(What to work on)
Spot each line in the records below where the word "that" occurs, then copy it.

(Data entries)

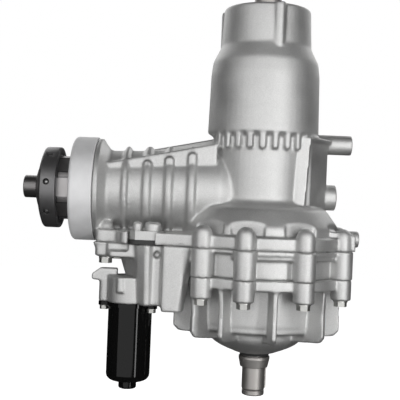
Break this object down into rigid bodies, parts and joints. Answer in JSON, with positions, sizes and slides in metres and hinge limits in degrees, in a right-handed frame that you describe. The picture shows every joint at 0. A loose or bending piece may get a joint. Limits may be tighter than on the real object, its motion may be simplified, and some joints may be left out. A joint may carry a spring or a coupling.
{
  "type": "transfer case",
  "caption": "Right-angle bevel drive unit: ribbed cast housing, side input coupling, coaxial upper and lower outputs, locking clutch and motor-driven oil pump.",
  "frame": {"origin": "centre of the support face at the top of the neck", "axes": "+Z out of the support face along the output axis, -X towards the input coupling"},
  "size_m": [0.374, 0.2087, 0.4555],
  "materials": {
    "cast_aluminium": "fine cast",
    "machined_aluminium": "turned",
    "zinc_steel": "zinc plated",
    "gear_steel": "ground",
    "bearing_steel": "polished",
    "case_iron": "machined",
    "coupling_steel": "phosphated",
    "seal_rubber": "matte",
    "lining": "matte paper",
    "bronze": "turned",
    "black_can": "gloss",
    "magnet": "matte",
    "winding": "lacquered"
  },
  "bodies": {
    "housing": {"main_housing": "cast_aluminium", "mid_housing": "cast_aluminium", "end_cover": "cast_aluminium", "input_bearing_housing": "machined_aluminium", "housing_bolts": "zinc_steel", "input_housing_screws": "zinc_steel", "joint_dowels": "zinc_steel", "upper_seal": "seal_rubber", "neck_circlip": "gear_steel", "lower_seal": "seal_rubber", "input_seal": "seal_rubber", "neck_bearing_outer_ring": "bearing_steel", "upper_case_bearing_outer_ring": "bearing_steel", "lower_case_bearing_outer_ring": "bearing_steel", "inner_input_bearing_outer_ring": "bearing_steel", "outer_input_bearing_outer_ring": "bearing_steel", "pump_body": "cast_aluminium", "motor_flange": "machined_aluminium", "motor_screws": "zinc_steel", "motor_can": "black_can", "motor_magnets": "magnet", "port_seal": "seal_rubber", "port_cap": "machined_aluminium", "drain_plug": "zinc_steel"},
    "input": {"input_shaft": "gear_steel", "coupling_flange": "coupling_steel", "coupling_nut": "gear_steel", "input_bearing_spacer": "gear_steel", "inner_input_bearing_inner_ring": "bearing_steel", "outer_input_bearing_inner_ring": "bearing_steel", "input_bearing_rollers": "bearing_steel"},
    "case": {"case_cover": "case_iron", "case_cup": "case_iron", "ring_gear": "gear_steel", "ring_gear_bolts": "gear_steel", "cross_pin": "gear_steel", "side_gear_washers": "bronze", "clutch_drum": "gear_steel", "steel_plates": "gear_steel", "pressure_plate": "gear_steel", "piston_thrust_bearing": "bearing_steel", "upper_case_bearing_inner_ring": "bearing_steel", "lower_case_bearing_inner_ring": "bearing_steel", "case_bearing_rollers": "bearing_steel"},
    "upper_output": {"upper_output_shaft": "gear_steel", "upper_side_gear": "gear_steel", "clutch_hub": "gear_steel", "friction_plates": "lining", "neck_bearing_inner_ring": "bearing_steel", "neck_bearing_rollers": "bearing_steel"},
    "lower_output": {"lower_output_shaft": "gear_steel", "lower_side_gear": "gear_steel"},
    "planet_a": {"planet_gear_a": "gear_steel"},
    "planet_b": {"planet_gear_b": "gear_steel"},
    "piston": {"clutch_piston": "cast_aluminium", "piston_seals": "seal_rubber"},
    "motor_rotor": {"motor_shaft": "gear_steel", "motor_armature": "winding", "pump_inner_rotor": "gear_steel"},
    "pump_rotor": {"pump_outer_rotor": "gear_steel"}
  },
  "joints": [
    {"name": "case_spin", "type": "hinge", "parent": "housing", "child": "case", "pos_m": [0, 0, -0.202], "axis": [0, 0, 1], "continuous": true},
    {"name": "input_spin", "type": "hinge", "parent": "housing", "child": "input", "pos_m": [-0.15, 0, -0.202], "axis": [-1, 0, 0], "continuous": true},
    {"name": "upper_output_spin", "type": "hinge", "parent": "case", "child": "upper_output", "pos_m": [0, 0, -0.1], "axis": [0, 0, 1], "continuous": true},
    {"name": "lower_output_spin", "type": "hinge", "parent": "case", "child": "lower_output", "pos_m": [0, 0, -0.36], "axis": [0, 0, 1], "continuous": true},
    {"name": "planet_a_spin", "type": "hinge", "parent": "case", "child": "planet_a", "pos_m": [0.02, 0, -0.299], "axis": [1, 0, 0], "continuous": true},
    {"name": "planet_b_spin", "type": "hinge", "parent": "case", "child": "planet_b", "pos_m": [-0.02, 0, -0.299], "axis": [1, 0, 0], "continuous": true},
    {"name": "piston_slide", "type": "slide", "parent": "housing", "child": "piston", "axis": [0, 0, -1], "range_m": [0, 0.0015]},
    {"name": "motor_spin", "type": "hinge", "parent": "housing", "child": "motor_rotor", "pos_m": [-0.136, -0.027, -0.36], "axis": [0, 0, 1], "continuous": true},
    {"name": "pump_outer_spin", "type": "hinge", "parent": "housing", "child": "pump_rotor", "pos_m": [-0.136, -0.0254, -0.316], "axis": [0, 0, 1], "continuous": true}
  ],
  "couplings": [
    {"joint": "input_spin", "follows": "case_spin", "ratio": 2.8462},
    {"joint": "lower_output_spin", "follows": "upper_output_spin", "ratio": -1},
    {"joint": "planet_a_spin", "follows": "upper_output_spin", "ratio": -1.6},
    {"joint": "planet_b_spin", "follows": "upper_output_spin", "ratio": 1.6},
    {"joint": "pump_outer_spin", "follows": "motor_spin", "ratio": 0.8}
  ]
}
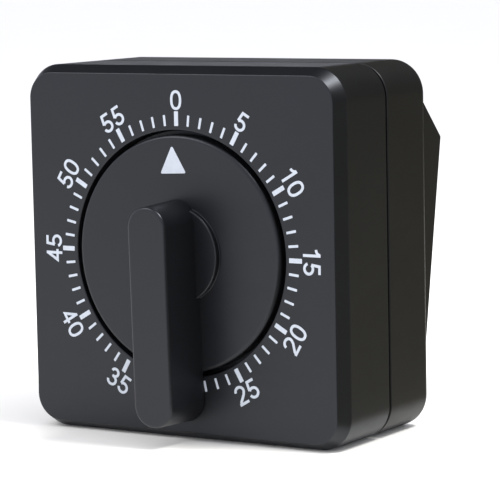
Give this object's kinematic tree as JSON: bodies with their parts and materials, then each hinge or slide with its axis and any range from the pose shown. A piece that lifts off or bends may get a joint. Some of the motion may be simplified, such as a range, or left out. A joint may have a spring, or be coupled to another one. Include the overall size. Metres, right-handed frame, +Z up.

(Output for this exercise)
Break this object down into rigid bodies, parts and joints. Answer in JSON, with positions, sizes and slides in metres and hinge limits in degrees, in a right-handed frame that you describe. The picture shows every joint at 0. A loose or bending piece may get a joint. Limits may be tighter than on the real object, its motion may be simplified, and some joints may be left out. A joint may carry a spring or a coupling.
Give this object's kinematic tree as JSON: bodies with their parts and materials, then each hinge or slide with its axis and any range from the pose shown. A piece that lifts off or bends may get a joint. Some of the motion may be simplified, such as a range, or left out. A joint may have a spring, or be coupled to another one. Include the overall size. Metres, right-handed frame, +Z up.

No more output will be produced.